The report also says, “The reality is that the city’s general fund finances are tenuous. Aside from public safety, it is questionable whether the City can maintain funding for existing program service levels, and there are unmet needs that are becoming critical.”
Based on that review, almost three years before the July 10, 2012 bankruptcy vote, McNeely says he authorized Management Partners to revisit the city’s financial status. A subsequent report painted an even more daunting picture.
What was the council’s reaction to the warnings?
“I was roundly criticized. Some members of the council accused me of using the ‘B’ (bankrupt) word as a scare tactic to raise taxes. Others alleged I was hiding money, calling my recommendations too conservative and draconian,” said McNeely.
In 2010 McNeely says he brought in outside professionals including John Husing, the region’s leading economist to help make his point that real changes were needed.
On March 11, 2010, Husing laid out a “most likely case” financial projection at a budget workshop warning the full City Council of financial ruin. “Again those warnings went unheeded,” said McNeely.
In August 2010 McNeely gave a presentation to the council that became known as Ground Hogs Day. “We called it that because like the movie with same name, the same financial gimmicks kept happening again and again with the same results – no substantial changes.”
McNeely said the atmosphere grew more toxic after the 2011 election.
“You cannot have the employee on one side of the table and the person that they’re contributing to their campaign on the other side,” said San Bernardino City Councilman Fred Shorett referring to the 2011 election when two labor candidates were elected. “That’s not going to lead to fair negotiations, and the proof is in the pudding.”
McNeely weighed in on City Attorney Jim Penman’s surprise allegations that 13 of 16 years of budget were falsified to indicate a surplus saying he had no knowledge of anyone ‘cooking the books’. He pointed to a July 12 statement by the city’s auditors indicating no falsification signs.
McNeely said, “Penman was at virtually every budget meeting we had from the time of my arrival. He heard the bad news in 2009 and every year since; he was and is fully aware of the city’s fiscal crisis.”
Former Councilmember Tobin Brinker agrees that Penman knew of the fiscal problems. “On Aug. 23, 2010, Treasurer David C. Kennedy, then-City Manager Charles McNeely, then-Finance Director Barbara Pachon and an auditor warned that reserves were nearly depleted, investments down $40 million and the city had all the symptoms of bankruptcy.”
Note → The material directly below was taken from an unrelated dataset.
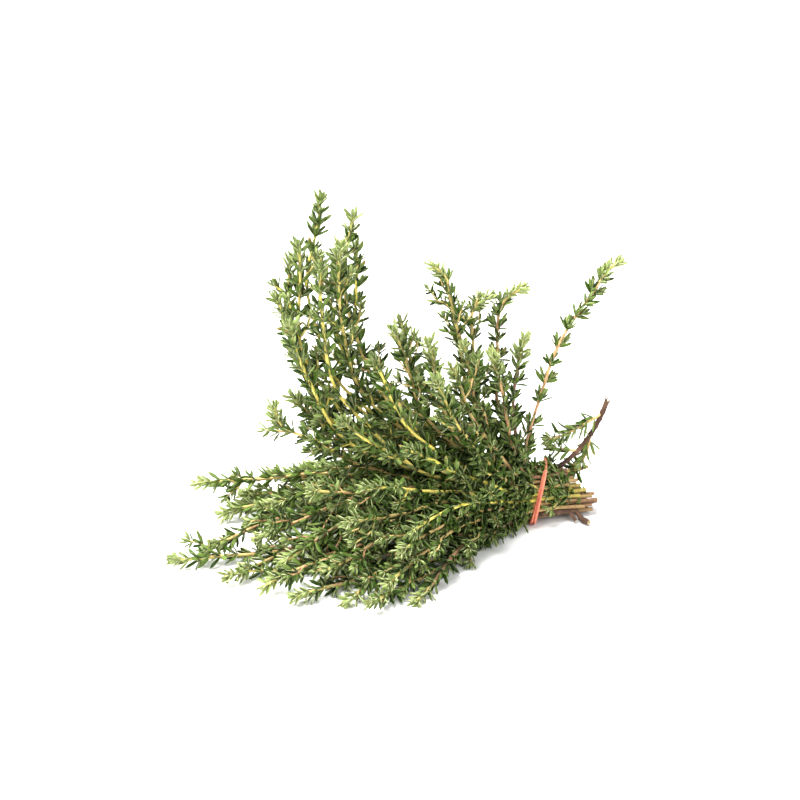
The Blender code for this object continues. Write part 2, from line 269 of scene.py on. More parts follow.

“McNeely said he referred several matters for investigation during his tenure to the police and district attorneys office, none of them had anything to do with bankruptcy.”
Looking back McNeely describes his three years as city manager as “extremely frustrating.”
“Most of these elected officials are hard working dedicated public servants, however, as a group they simply could not get past their partisan bitterness.”
McNeely has kept a low profile since the bankruptcy vote choosing not to participate in the dueling news conferences and flying accusations over who is to blame for the city’s troubles.
“At a time when the city is faced with major financial issues, kicking the can down the road, blaming people and point fingers which is characteristic of this city’s history is not going to make the problems go away. It’s time for the city government to come together and use all of their resources and to make the tough choices to put this city on a sound financial footing,” said McNeely.
At the end of the day McNeely says, even with the city’s monumental challenges and uncertain future, “San Bernardino remains a city with extremely dedicated employees and great potential.”